# To the guys who hate smart watches and to the ones who wear G-shocks



## vinayj009

Why do you prefer G-shocks?
as we could see smart watches as an evolution to electronic and functional watches like the T-Touch and they are much better and of more use and better looking than G-shocks and kind.


----------



## 88Keys

I'm sure you'll get some flak for this (they can be a tough audience here), but I think your post contains a valid question.

I was thinking something similar just last night. I have a G-Shock that is about seven years old now.










It's atomic and solar powered. Basically, I pulled it out of the box seven years ago, and haven't had to do a thing to it since. Of course, the best part is that it is always dead-on time to a few milliseconds.

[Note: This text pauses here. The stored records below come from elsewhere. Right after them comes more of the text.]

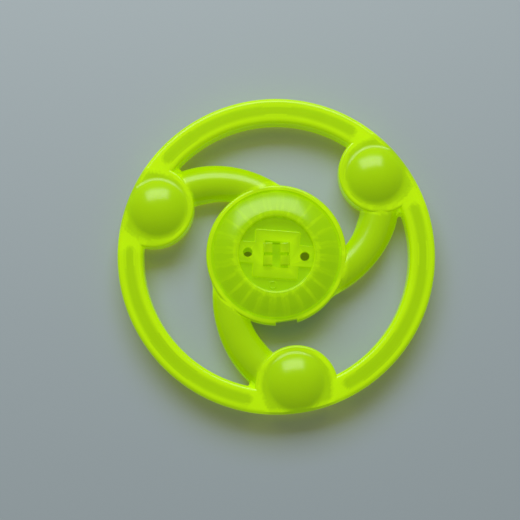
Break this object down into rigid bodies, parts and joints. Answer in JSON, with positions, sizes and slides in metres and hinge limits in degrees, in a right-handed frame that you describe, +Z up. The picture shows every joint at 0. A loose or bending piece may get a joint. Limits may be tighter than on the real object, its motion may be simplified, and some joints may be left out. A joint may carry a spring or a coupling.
{
  "type": "fidget spinner",
  "caption": "Ring-shaped fidget spinner in clear tinted plastic: domed knobs on spiral arms and a ribbed hub turning freely between two clipped finger pads.",
  "frame": {"origin": "on the spin axis, in the plane the lower finger pad stands on", "axes": "+Z up along the spin axis, towards the upper finger pad; +X to the right in the front view"},
  "size_m": [0.065, 0.065, 0.0083],
  "materials": {
    "rotor_plastic": "injection-moulded translucent fluorescent yellow-green polystyrene, polished mould",
    "pad_plastic": "the same translucent fluorescent polystyrene, polished mould"
  },
  "bodies": {
    "finger_pads": {"lower_finger_pad": "pad_plastic", "upper_finger_pad": "pad_plastic"},
    "rotor": {"rotor": "rotor_plastic"}
  },
  "joints": [
    {"name": "spin", "type": "hinge", "parent": "finger_pads", "child": "rotor", "pos_m": [0, 0, 0.0037], "axis": [0, 0, 1], "continuous": true}
  ]
}
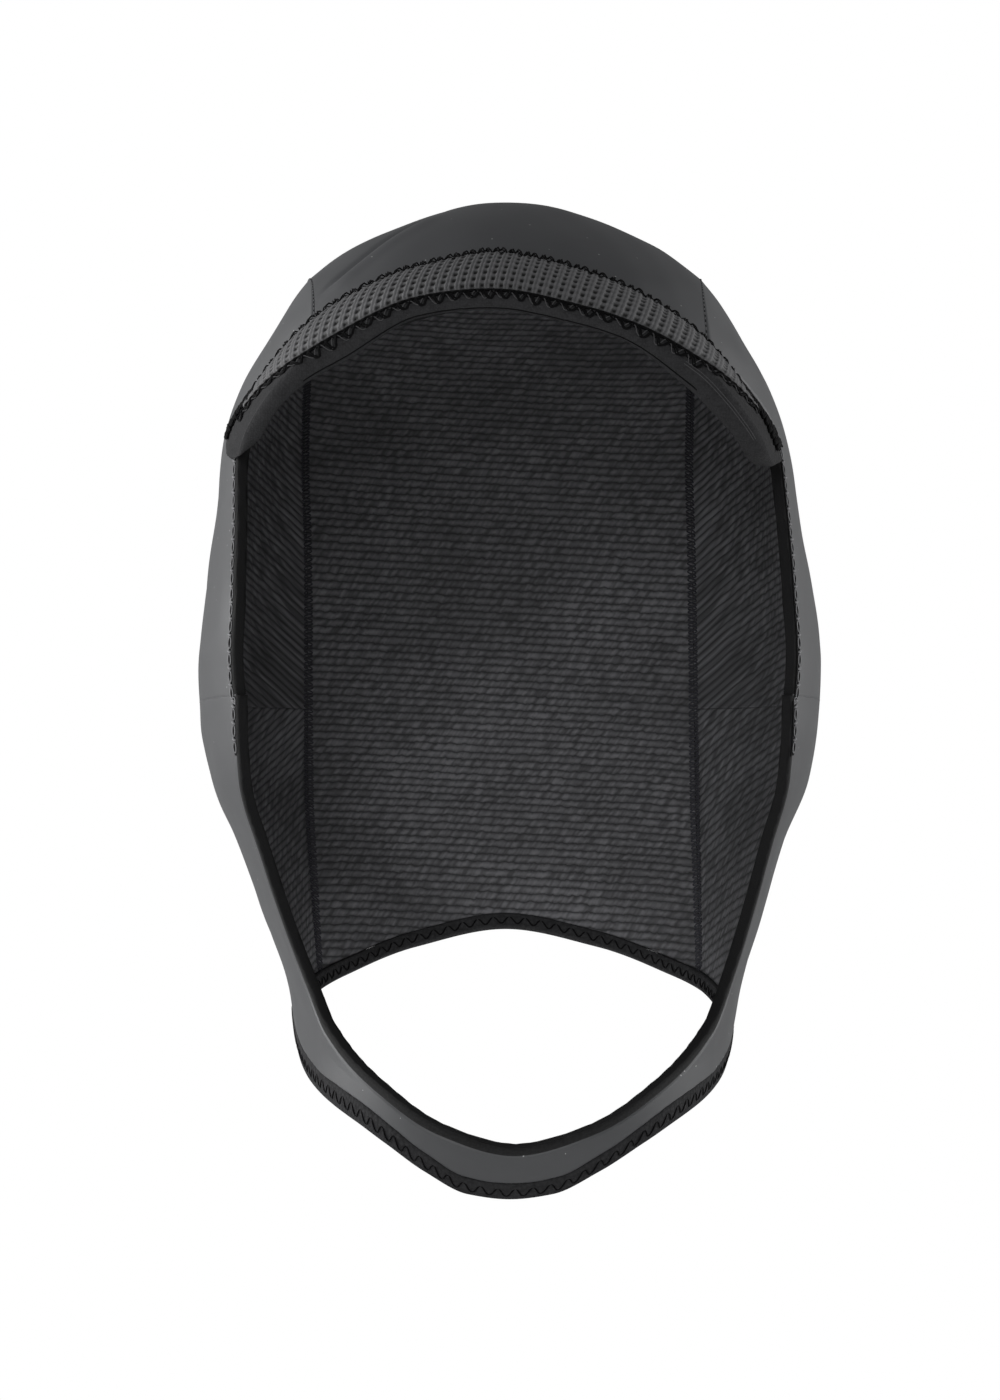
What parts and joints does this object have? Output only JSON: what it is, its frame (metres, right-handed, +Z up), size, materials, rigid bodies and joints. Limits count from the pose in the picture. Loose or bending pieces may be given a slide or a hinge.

It also has some vaguely useful functions and some completely pointless (to me).

While looking at this watch last night, I glanced at my Apple Watch. The seconds hand was also dead-on. And, of course, the function set of the smart watch far exceeds that of the G-Shock. Given that both are electronic, and don't have that "soul" that is often referred to when discussing mechanical pieces, does this not detract somewhat from the value of fully electronic watches?

Of course, the whole thing about G-Shock is their ruggedness, and that's where they will still shine over a full-on smart watch, but I must admit there is a little part of me that sees less attraction to digital G-Shocks because of the encroachment of the smart watch.

That's just my opinion, and I will watch this thread with interest!


----------



## BarracksSi

Because a G-Shock, especially a solar-atomic one, is completely hands-off and maintenance-free. A smartwatch still needs occasional charging.

(speaking as another person who has both)


----------



## Fer Guzman

I've also had both and BarracksSi is correct. With a g-shock you just strap it on. Nothing will really damage it, it's always on time, the date is always correct and they are comfortable. However, after purchasing the Apple Watch, it is so useful, built with excellent quality, etc. that I've sold my g-shocks. I've only purchased one g-shock since the first apple watch was released. I tried the first bluetooth g-shock and it was useless, maybe the newer connected ones are better.

I don't think an apple watch is better looking than a G-Shock, say a GW-5000, I find them both to be equally ugly.


----------



## utzelu

With g-shock you get a tough watch with practically 0 maintenance. You can take it to the beach, mountains trekking, snow etc. without thinking about it. Plus the g-shocks have a Sci-Fi look. I wear mine normally with a sports outfit, during weekends and when going on the beach.


----------



## 41Mets

I just don't have a use for a smartwatch. I have my phone on me all the time, there really aren't many times when I couldn't use my phone when I otherwise would be poking around on my SmartWatch. As much as I love technology and love and I'm addicted to my smartphone, I just want a regular watch on my wrist.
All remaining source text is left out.